We Are all David Letterman

I joined the staff of my high school newspaper during my junior year, 1997. As I recall, the requirements to procure an A grade during this semester long course was to get one story published in the actual paper and demonstrate a general willingness to contribute to it’s bi-monthly production cycle. For me, and half my baseball team, this meant cajoling the first and only thing we wrote into an early edition and mailing it in for the remaining 16 or so weeks.

Sometimes it also meant getting a “press pass” to roam campus or hang out with our hall monitor with the lazy-eye, Gator, to talk about the NBA. All under the guise I was going to interview the stoners smoking pot in the parking lot of the church across the street, or some other hard hitting Cheyenne High School exposé.

The first and only story I wrote for our school paper was a tribute to David Letterman. (I asked my mom to go dig the original out of a box somewhere in her house so I could repost it here, but she couldn’t find it, which is insane because my mother saves all that kind of stuff)

I can’t remember everything I wrote for that adolescent tribute. I’m pretty sure I used the incredibly obvious and not-at-all inspired, Dave-Letterman-is-the-very-best-and-these-are-my-top-ten-reasons-why-I-believe-this-to-be-a-true-statement-of-fact, format.

I’m also sure I extolled the virtue of Dave’s ability to celebrate the absurd, find the humanity in the inane, shatter social norms, and turn quirky every day humans like Sirajul and Mijibar, Rupert from the Hello Deli, and Manny the diggity dank San Francisco hippie, into folk heroes. In the end, aren’t we all just caricatures of ourselves waiting to be given a stage? (I don’t think I drew that conclusion at 17 years old)

No individual has done more to shape my comedic sensibilities than David Letterman. I spent every summer night during high school sitting through the intolerable local news waiting for Dave to walk out in his khaki socks, loafers, and double breasted suit to tickle me with his sardonic jabbing or entice me with his nimble ability to drive home a prying and poignant line of questioning, demanding introspection from his guest, directly after some boyish self mockery or subversive monologue. Each night I anticipated something even more clever than the night before.

Before YouTube and Facebook, you had to catch the seminal cultural moments live. And I did! The Taco Bell drive through bit, the Beastie Boys performing Sabotage, the Steve Martin and Dave gay vacation skit, the stupid human trick where a guy shot milk out of his eye, and Bill Murray dressing up like a cowboy and answering every question with, “Well, I tell you what…”. I was there for all of it, as it was happening. You couldn’t afford to miss Letterman. Night after night Dave made staying up past midnight not only worth it, but thrilling and wonderful and fun.

I’m sitting here now watching the gleam in his eye as he introduces his son, sitting the audience, during his final show.
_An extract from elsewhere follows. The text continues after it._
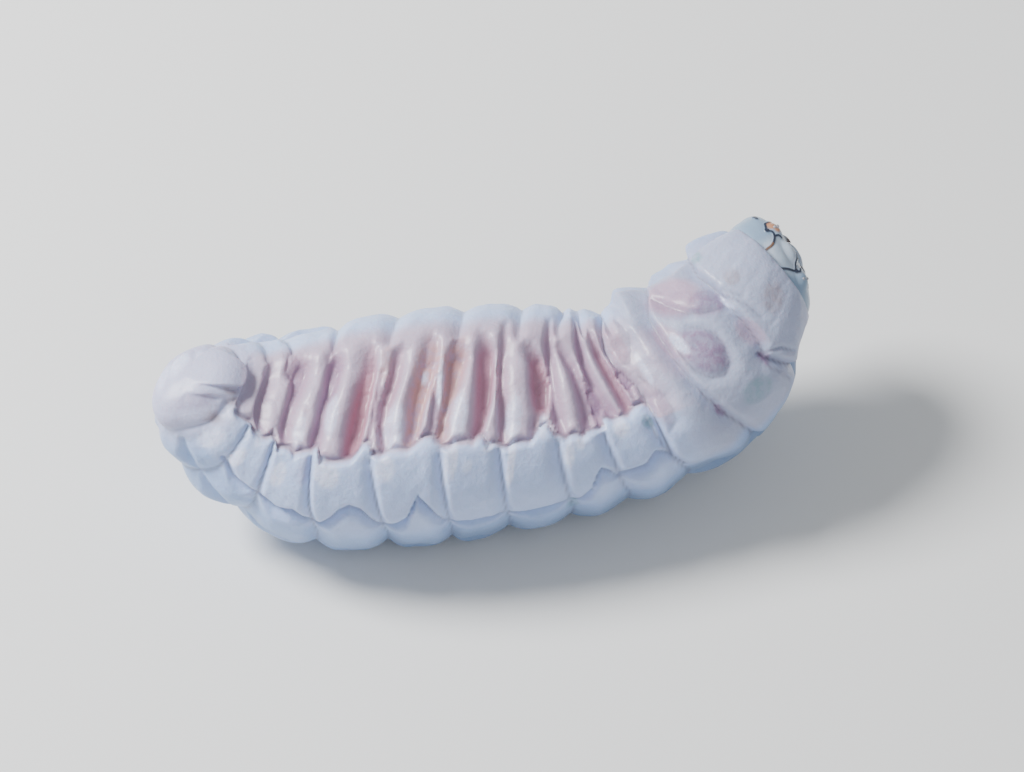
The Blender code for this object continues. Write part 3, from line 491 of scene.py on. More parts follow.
def bodyPlaces(station, angle, share, height):     # share 1 is the skin, 0 the middle line
    wide = halfWidth(station)
    turn = np.radians(angle)
    back = body["backDepth"] + body["tailBack"] * ease((3 - station) / 3)
    deep = wide * np.where(np.cos(turn) > 0, body["bellyDepth"], back)
    outLeft = np.sin(turn) / np.maximum(wide, 1e-6)
    outBelly = np.cos(turn) / np.maximum(deep, 1e-6)
    steep = np.hypot(outLeft, outBelly)
    toLeft = share * (wide * np.sin(turn) + height * outLeft / steep)
    toBelly = share * (deep * np.cos(turn) + height * outBelly / steep)
    tilt, slant = ringLean(station)
    forward = np.tan(tilt) * toBelly - np.tan(slant) * toLeft
    return (line.read(line.places, station)
            + forward[:, None] * line.read(line.ahead, station)
            + toBelly[:, None] * line.read(line.belly, station)
            + toLeft[:, None] * line.read(line.left, station))


shift = np.array(body["tailTip"])
print("body laid out on the CAD frame")


# Materials: sockets that add and multiply like numbers
class Link:
    def __init__(self, paint, socket):
        self.paint = paint
        self.socket = socket

    def math(self, operation, first, second=None):
        inputs = {0: first} if second is None else {0: first, 1: second}
        return self.paint.node("Math", settings={"operation": operation}, inputs=inputs)

    def __add__(self, other):
        return self.math("ADD", self, other)

    __radd__ = __add__

    def __sub__(self, other):
        return self.math("SUBTRACT", self, other)

    def __rsub__(self, other):
        return self.math("SUBTRACT", other, self)

    def __mul__(self, other):
        return self.math("MULTIPLY", self, other)

    __rmul__ = __mul__

    def band(self, low, high):      # 0 below low, 1 above high
        return self.paint.node("MapRange", settings={"interpolation_type": "SMOOTHSTEP"},
                               inputs={"Value": self, "From Min": low, "From Max": high})


class Paint:
    def __init__(self, name, **fixed):
        self.material = bpy.data.materials.new(name)
        self.material.use_nodes = True
        self.tree = self.material.node_tree
        self.shader = self.tree.nodes["Principled BSDF"]
        for socket, value in fixed.items():
            self.shader.inputs[socket.replace("_", " ")].default_value = value
        self.object = self.node("TexCoord", output="Object")

    def node(self, kind, output=0, settings=None, inputs=None):
        made = self.tree.nodes.new("ShaderNode" + kind)
        for name, value in (settings or {}).items():
            setattr(made, name, value)
        for name, value in (inputs or {}).items():
            self.feed(made.inputs[name], value)
        return Link(self, made.outputs[output])

    def feed(self, socket, value):
        if isinstance(value, Link):
            self.tree.links.new(value.socket, socket)
        else:
            socket.default_value = value

    def attribute(self, name):
        return self.node("Attribute", output="Fac", settings={"attribute_name": name})

    def grain(self, size, detail=2.0, roughness=0.5, distortion=0.0):     # size in millimetres
        inputs = {"Vector": self.object, "Scale": 1 / (size * mm), "Detail": detail, "Roughness": roughness}
        return self.node("TexNoise", inputs={**inputs, "Distortion": distortion})

    def mix(self, share, first, second):
        inputs = {0: share, 6: first, 7: second}
        return self.node("Mix", output=2, settings={"data_type": "RGBA"}, inputs=inputs)

    def scale(self, colour, by):
        inputs = {"Vector": colour, "Scale": by}
        return self.node("VectorMath", settings={"operation": "SCALE"}, inputs=inputs)

    def bump(self, height, depth, strength=1.0):       # depth in millimetres
        return self.node("Bump", inputs={"Height": height, "Distance": depth * mm, "Strength": strength})

    def finish(self, **fed):
        for socket, value in fed.items():
            self.feed(self.shader.inputs[socket.replace("_", " ")], value)
        return self.material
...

I realize that Dave has been the go to source for me and my son to watch live music clips, or stupid pet tricks, or kid scientists. My son always gets a kick out of Dave any time he says something ironic to the musical act or the kids. “Are these your drums?” “How long have you been scientist?” He gets it.
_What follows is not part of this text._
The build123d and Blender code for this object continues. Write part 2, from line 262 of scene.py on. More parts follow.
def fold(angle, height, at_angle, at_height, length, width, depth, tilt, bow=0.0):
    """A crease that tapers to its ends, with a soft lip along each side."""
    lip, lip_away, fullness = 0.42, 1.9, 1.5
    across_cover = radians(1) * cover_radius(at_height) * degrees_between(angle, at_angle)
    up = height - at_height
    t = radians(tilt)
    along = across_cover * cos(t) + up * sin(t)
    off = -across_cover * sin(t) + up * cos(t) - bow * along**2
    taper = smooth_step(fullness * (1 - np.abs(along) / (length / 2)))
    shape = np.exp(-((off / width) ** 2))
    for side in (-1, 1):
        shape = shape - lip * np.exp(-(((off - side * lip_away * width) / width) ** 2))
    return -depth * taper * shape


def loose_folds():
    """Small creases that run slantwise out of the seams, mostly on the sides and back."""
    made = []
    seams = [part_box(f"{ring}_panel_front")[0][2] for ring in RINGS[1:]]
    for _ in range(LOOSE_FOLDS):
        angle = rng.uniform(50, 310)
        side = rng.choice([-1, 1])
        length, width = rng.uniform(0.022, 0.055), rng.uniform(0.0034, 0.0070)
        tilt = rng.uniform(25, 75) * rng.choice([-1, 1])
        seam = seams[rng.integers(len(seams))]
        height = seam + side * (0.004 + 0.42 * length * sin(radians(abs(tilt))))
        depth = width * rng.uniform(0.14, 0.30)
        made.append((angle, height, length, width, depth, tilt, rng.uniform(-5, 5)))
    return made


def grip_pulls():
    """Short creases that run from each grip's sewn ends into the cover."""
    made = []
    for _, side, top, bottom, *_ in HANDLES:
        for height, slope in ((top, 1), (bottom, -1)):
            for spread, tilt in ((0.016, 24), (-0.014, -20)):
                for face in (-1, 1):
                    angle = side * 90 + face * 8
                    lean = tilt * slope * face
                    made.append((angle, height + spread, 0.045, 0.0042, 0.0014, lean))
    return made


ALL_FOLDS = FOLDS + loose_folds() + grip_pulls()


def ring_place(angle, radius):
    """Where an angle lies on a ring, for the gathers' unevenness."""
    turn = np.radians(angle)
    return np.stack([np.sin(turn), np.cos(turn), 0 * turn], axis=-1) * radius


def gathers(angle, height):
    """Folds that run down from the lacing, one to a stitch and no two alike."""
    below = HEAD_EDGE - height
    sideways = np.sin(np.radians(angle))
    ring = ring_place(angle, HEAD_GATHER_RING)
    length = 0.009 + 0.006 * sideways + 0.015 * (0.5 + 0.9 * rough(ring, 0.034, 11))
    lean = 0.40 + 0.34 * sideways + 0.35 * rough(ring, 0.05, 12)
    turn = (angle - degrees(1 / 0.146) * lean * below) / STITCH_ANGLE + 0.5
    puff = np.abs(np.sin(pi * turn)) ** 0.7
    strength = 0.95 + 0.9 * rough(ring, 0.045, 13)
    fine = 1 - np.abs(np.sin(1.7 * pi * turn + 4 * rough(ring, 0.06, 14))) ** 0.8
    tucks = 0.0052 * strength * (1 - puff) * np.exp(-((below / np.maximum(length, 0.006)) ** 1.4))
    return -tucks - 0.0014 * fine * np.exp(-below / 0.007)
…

One of our go to music clips is The Walkmen performing Juveniles. I feel like Letterman fans have kind of an unspoken bond. Way too proud to admit you felt a deep kinship with someone you’ve never met — a TV personality for crying out loud. Yet there we were with him, being stirred to emotion after 9–11, feeling genuine empathy during scandal, or heartache, or quadruple bypass surgery, or fatherhood. Or, like every music act that performed on his show, kinda hoping he would wander over to us, take notice, and offer a word of encouragement. With Letterman, “you’re one of us, or one of them.”